WHAT IS REQUIRED ::
From the records below, extract only the lines running from the line with "pot_shell();" to the line with "cad_parts[node].hide_render = cad_parts[node].hide_viewport", both lines included, reproducing them exactly.

SUPPLIED INFORMATION ::
▬▬▬

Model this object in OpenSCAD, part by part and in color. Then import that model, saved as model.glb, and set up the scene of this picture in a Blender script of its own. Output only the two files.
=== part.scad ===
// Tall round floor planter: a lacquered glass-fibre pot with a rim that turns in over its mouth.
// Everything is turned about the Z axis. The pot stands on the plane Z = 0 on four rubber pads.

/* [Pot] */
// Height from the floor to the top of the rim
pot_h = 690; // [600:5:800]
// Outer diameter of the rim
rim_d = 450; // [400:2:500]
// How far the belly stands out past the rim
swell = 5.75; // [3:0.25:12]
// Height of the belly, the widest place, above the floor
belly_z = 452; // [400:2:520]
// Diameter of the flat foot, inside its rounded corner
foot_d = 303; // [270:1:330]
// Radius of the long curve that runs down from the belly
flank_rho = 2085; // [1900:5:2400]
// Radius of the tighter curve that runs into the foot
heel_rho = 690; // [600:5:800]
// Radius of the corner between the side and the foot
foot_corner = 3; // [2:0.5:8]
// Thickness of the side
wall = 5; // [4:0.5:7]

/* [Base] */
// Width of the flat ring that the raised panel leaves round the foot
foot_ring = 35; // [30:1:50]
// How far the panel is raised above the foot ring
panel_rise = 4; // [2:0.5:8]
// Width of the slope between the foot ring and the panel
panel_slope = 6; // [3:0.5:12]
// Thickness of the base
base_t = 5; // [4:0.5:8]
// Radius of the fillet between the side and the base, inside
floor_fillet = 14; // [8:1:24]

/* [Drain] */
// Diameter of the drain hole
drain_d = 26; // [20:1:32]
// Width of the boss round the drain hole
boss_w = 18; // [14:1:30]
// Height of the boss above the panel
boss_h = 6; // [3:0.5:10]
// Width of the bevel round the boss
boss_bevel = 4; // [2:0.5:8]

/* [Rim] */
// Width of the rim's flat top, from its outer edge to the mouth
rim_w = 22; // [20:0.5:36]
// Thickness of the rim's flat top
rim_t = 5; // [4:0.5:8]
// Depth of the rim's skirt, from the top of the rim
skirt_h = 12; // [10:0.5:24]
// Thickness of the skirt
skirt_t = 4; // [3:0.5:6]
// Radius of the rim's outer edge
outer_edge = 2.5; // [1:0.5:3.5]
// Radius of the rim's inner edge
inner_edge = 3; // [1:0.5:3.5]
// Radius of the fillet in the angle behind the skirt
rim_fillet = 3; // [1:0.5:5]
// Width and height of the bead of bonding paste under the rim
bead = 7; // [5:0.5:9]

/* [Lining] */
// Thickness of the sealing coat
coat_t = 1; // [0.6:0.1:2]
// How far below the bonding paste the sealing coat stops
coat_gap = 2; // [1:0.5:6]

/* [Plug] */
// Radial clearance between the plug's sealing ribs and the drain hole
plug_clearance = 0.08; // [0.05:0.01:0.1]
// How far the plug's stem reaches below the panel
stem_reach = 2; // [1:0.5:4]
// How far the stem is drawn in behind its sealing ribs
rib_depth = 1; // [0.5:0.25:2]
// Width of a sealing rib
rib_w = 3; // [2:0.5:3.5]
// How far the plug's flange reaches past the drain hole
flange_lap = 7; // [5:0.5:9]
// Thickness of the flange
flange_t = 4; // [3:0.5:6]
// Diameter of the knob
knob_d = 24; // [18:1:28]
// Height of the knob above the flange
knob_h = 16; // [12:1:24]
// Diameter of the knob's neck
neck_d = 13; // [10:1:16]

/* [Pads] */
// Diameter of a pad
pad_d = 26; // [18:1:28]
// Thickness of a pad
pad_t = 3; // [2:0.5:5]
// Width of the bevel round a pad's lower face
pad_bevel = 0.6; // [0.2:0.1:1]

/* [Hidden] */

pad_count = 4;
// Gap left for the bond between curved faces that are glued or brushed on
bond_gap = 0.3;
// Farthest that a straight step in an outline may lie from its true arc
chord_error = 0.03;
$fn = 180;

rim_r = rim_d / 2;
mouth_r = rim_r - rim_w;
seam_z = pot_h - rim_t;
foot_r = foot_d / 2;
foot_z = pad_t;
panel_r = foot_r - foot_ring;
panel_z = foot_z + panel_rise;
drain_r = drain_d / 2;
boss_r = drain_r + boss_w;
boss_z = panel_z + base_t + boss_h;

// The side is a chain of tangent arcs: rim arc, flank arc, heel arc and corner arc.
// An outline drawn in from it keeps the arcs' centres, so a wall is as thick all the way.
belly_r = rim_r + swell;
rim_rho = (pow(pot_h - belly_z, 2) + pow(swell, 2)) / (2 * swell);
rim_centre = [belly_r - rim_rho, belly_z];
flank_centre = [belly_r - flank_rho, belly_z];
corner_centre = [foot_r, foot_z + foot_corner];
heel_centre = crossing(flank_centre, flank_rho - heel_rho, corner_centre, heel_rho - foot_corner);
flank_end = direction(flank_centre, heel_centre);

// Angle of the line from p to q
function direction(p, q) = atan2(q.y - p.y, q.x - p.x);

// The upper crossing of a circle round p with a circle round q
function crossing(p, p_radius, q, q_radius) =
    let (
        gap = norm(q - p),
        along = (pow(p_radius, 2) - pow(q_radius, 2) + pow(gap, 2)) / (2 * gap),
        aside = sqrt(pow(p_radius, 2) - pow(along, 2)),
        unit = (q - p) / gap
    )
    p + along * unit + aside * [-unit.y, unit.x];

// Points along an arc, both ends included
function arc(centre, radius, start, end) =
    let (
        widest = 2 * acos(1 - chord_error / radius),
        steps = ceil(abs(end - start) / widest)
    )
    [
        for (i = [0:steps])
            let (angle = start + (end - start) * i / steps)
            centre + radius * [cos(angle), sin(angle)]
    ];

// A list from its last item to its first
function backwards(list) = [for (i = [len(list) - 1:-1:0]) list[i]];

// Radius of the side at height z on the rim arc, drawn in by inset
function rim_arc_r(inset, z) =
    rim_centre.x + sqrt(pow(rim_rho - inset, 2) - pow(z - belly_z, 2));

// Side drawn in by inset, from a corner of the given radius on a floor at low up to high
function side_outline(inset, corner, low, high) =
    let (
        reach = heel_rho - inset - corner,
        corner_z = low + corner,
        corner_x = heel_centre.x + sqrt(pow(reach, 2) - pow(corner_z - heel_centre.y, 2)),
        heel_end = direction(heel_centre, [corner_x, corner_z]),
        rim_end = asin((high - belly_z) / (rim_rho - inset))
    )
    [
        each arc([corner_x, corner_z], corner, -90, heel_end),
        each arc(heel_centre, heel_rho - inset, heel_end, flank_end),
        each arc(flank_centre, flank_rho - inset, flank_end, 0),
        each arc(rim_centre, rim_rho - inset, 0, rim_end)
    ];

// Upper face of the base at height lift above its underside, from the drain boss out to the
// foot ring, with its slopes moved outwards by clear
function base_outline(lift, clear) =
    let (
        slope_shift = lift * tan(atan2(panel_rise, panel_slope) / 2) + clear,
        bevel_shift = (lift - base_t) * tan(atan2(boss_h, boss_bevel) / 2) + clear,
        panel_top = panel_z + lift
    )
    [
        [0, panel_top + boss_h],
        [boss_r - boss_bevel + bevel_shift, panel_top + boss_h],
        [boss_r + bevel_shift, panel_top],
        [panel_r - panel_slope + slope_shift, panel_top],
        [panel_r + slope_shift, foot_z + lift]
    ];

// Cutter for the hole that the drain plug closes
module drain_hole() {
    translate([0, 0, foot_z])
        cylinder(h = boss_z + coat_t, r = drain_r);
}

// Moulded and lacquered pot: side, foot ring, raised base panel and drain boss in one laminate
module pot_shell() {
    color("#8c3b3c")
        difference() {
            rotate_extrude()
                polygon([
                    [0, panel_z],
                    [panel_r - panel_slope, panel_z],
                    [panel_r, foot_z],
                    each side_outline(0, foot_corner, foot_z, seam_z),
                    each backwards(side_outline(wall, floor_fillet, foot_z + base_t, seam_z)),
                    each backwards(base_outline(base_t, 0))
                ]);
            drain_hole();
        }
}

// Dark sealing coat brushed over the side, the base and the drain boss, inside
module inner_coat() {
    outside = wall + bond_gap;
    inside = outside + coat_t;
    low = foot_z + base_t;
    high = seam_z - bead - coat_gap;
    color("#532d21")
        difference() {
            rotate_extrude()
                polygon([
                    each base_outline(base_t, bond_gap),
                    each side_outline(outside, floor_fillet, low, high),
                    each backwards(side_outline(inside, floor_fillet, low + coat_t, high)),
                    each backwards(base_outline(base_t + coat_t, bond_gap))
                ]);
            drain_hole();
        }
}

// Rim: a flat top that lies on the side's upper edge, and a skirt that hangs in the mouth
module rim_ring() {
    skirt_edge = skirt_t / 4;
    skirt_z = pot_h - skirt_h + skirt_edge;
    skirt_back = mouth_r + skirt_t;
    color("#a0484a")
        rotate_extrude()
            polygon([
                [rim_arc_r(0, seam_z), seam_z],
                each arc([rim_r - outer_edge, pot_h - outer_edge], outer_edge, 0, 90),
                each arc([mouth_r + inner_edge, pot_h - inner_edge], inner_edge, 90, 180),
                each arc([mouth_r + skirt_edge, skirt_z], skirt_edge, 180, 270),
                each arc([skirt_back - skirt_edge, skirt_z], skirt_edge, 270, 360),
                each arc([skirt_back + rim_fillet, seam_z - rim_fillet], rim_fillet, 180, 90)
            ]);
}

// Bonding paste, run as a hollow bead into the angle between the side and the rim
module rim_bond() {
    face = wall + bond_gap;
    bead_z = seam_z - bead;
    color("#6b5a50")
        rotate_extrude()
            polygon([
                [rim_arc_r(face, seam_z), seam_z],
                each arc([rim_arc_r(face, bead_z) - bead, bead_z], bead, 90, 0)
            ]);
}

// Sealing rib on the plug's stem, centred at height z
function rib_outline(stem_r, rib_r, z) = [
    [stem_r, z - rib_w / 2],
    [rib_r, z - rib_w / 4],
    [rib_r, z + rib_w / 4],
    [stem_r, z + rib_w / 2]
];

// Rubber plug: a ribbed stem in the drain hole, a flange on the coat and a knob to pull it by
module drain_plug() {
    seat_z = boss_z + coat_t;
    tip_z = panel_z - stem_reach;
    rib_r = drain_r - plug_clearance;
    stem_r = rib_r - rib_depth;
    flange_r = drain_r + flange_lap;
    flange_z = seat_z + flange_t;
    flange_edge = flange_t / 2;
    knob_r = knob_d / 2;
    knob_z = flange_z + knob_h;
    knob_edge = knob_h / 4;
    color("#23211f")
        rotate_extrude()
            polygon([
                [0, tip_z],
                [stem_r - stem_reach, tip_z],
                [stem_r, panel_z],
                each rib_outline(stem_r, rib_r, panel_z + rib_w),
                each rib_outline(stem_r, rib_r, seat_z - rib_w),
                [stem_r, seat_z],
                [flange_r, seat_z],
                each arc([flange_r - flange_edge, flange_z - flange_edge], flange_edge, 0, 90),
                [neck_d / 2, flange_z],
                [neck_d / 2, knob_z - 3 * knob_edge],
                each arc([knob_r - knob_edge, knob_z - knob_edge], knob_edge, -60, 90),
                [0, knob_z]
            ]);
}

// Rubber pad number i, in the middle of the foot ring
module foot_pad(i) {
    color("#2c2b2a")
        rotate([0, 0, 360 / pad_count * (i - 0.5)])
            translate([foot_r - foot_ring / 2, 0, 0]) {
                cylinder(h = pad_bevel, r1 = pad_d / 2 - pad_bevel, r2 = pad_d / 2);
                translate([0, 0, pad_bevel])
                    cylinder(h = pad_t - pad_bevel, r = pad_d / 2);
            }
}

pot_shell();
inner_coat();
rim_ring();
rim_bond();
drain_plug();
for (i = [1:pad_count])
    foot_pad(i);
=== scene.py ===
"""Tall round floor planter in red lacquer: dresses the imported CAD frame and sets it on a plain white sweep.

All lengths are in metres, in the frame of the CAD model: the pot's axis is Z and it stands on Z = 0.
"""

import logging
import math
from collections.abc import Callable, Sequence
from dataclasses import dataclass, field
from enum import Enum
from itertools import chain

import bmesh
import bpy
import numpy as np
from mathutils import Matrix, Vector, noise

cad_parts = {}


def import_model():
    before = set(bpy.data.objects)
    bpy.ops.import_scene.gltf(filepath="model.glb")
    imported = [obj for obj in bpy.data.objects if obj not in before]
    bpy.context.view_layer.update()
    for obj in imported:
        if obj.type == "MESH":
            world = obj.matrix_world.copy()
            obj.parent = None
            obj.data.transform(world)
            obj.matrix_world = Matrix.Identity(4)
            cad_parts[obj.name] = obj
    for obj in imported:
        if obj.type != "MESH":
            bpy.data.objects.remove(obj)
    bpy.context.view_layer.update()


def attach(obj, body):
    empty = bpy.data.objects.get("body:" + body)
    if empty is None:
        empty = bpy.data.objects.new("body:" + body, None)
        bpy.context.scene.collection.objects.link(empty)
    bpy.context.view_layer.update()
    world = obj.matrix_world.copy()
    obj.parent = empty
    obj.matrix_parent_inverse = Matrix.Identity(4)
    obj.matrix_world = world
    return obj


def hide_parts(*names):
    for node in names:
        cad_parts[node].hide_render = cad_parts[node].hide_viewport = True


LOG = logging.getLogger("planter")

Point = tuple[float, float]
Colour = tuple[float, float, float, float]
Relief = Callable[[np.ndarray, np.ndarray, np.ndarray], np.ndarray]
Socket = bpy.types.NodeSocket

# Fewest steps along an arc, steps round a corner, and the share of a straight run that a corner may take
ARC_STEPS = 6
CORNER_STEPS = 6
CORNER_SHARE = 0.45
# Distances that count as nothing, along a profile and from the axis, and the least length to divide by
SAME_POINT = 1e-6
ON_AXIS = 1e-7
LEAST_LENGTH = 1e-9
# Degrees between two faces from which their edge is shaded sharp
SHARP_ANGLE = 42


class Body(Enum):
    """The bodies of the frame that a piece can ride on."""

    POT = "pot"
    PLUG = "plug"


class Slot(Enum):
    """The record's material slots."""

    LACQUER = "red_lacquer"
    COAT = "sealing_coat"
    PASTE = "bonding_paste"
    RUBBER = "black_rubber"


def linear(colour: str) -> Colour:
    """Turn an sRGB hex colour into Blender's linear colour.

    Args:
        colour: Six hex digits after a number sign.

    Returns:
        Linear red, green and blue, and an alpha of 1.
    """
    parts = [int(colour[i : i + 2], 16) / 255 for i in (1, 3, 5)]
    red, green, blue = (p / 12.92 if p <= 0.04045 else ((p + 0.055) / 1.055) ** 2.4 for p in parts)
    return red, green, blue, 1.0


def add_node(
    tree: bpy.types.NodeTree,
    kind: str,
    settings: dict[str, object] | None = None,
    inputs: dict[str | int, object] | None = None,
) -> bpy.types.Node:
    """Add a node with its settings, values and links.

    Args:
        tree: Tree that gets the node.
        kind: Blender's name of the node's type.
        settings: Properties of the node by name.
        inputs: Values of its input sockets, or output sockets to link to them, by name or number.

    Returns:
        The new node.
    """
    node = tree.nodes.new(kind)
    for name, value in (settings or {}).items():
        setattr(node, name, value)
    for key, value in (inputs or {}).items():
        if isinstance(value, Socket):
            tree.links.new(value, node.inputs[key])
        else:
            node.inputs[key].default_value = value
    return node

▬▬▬

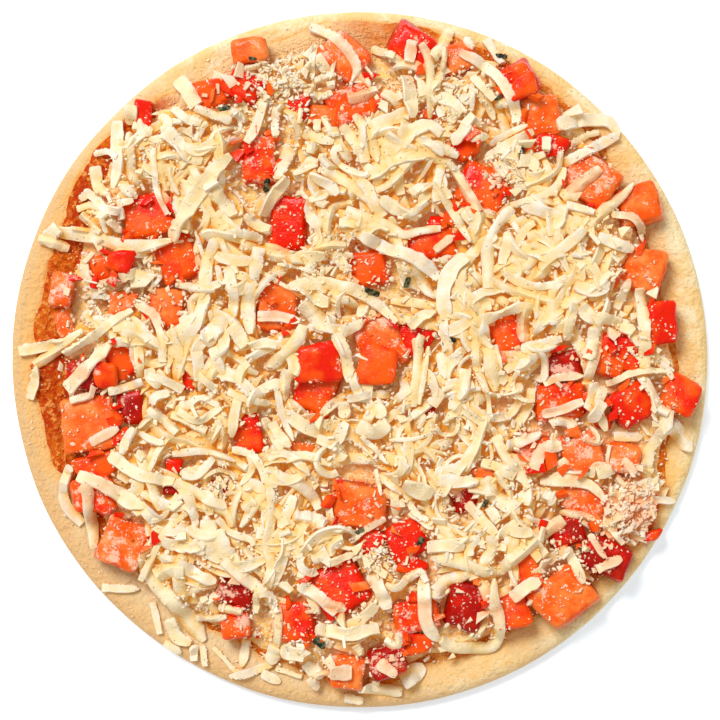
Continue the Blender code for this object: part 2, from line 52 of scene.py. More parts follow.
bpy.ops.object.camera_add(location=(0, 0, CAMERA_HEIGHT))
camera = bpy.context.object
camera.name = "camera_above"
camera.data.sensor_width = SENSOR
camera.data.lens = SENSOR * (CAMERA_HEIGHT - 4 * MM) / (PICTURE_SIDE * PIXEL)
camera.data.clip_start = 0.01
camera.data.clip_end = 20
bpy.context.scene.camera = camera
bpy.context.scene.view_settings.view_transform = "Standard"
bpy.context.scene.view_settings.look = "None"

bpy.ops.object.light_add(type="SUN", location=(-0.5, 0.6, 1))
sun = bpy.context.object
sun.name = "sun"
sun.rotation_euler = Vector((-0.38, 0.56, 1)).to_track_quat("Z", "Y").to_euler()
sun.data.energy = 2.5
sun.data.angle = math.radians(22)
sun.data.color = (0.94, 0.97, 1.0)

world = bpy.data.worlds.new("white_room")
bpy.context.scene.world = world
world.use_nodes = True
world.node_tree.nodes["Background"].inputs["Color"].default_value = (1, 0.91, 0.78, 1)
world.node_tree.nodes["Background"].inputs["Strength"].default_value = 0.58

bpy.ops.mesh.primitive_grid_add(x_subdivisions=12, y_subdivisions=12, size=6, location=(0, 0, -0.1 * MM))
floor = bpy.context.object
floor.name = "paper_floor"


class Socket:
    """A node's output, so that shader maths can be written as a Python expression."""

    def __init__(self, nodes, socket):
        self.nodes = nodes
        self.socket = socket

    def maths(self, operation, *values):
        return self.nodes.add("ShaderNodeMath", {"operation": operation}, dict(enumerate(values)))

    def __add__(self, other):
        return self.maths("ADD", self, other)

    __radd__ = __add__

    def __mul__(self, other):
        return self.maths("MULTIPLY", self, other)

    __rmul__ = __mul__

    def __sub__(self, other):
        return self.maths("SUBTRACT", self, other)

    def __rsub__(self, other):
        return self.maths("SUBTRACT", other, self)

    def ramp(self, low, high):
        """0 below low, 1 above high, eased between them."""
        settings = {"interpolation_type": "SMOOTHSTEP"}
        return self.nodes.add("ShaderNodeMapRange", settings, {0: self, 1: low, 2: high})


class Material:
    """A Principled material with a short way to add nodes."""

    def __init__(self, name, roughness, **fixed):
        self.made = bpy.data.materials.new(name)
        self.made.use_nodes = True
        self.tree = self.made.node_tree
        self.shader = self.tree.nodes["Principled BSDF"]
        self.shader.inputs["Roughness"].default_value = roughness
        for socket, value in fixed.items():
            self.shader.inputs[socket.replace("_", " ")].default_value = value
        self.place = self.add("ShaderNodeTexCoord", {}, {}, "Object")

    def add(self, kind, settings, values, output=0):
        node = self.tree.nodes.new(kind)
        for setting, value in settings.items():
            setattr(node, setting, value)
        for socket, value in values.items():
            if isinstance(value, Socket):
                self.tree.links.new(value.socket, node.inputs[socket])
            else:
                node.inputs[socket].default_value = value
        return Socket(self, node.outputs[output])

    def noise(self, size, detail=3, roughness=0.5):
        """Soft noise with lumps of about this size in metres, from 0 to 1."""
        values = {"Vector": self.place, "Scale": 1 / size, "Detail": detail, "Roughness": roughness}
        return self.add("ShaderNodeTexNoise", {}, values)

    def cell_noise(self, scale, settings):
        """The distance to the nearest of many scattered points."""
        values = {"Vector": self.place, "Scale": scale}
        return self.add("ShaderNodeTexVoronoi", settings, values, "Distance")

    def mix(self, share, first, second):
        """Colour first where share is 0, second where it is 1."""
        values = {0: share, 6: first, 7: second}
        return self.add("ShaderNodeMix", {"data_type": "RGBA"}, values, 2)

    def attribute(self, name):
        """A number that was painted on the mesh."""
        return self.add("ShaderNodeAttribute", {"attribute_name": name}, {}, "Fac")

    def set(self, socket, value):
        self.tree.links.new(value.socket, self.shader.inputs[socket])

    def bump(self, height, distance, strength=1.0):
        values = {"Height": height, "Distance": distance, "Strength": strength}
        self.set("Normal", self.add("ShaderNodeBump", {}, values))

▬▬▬

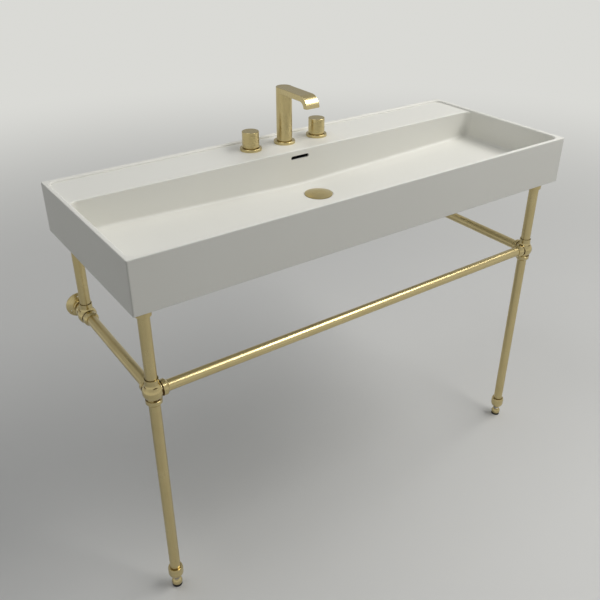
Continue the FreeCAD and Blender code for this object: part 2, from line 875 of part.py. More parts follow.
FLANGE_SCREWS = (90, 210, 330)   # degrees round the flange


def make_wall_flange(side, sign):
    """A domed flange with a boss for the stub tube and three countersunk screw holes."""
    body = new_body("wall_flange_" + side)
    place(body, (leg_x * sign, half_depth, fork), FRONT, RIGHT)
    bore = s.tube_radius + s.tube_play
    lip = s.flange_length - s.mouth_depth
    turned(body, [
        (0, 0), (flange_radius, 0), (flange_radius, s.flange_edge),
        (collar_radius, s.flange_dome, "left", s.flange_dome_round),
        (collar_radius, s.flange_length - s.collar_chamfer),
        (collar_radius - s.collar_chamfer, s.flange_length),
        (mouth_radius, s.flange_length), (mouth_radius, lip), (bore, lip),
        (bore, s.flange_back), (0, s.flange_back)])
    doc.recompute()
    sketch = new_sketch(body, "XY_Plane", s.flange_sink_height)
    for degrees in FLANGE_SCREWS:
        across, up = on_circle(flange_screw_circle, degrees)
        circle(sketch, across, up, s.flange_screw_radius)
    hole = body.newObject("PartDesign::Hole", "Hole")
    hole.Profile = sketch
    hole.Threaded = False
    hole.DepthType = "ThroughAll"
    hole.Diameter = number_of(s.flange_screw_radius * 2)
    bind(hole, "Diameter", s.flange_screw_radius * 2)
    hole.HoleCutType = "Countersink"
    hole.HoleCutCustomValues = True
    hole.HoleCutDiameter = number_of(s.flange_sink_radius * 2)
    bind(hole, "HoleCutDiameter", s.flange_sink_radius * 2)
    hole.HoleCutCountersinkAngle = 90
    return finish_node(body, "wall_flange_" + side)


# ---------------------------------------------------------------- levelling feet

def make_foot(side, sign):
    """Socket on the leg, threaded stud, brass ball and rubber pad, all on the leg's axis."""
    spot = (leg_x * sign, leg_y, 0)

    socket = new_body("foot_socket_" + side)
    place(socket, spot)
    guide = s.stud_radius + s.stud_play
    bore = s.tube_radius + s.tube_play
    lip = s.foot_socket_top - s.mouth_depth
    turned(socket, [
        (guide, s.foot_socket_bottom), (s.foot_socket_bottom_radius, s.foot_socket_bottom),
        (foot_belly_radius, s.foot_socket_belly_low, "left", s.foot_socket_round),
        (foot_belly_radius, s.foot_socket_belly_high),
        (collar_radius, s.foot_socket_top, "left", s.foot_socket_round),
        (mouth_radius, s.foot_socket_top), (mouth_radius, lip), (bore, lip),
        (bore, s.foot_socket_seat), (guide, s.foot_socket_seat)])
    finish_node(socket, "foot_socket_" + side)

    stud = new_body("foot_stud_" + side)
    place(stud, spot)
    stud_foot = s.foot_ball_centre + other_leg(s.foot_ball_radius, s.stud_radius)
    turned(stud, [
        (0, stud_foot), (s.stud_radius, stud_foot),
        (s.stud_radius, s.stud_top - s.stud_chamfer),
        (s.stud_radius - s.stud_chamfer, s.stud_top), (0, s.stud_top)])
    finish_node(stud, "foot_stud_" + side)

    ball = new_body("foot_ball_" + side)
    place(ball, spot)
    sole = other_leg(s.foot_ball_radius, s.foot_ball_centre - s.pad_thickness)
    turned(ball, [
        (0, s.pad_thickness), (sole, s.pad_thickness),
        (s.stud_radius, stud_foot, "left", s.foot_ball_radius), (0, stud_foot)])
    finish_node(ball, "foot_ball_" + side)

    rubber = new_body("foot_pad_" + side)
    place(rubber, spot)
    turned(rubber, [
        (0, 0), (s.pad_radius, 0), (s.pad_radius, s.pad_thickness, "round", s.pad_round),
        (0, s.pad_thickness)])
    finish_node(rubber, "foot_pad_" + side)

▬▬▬

RESULT OF THE EXERCISE ::
pot_shell();
inner_coat();
rim_ring();
rim_bond();
drain_plug();
for (i = [1:pad_count])
    foot_pad(i);
=== scene.py ===
"""Tall round floor planter in red lacquer: dresses the imported CAD frame and sets it on a plain white sweep.

All lengths are in metres, in the frame of the CAD model: the pot's axis is Z and it stands on Z = 0.
"""

import logging
import math
from collections.abc import Callable, Sequence
from dataclasses import dataclass, field
from enum import Enum
from itertools import chain

import bmesh
import bpy
import numpy as np
from mathutils import Matrix, Vector, noise

cad_parts = {}


def import_model():
    before = set(bpy.data.objects)
    bpy.ops.import_scene.gltf(filepath="model.glb")
    imported = [obj for obj in bpy.data.objects if obj not in before]
    bpy.context.view_layer.update()
    for obj in imported:
        if obj.type == "MESH":
            world = obj.matrix_world.copy()
            obj.parent = None
            obj.data.transform(world)
            obj.matrix_world = Matrix.Identity(4)
            cad_parts[obj.name] = obj
    for obj in imported:
        if obj.type != "MESH":
            bpy.data.objects.remove(obj)
    bpy.context.view_layer.update()


def attach(obj, body):
    empty = bpy.data.objects.get("body:" + body)
    if empty is None:
        empty = bpy.data.objects.new("body:" + body, None)
        bpy.context.scene.collection.objects.link(empty)
    bpy.context.view_layer.update()
    world = obj.matrix_world.copy()
    obj.parent = empty
    obj.matrix_parent_inverse = Matrix.Identity(4)
    obj.matrix_world = world
    return obj


def hide_parts(*names):
    for node in names:
        cad_parts[node].hide_render = cad_parts[node].hide_viewport = True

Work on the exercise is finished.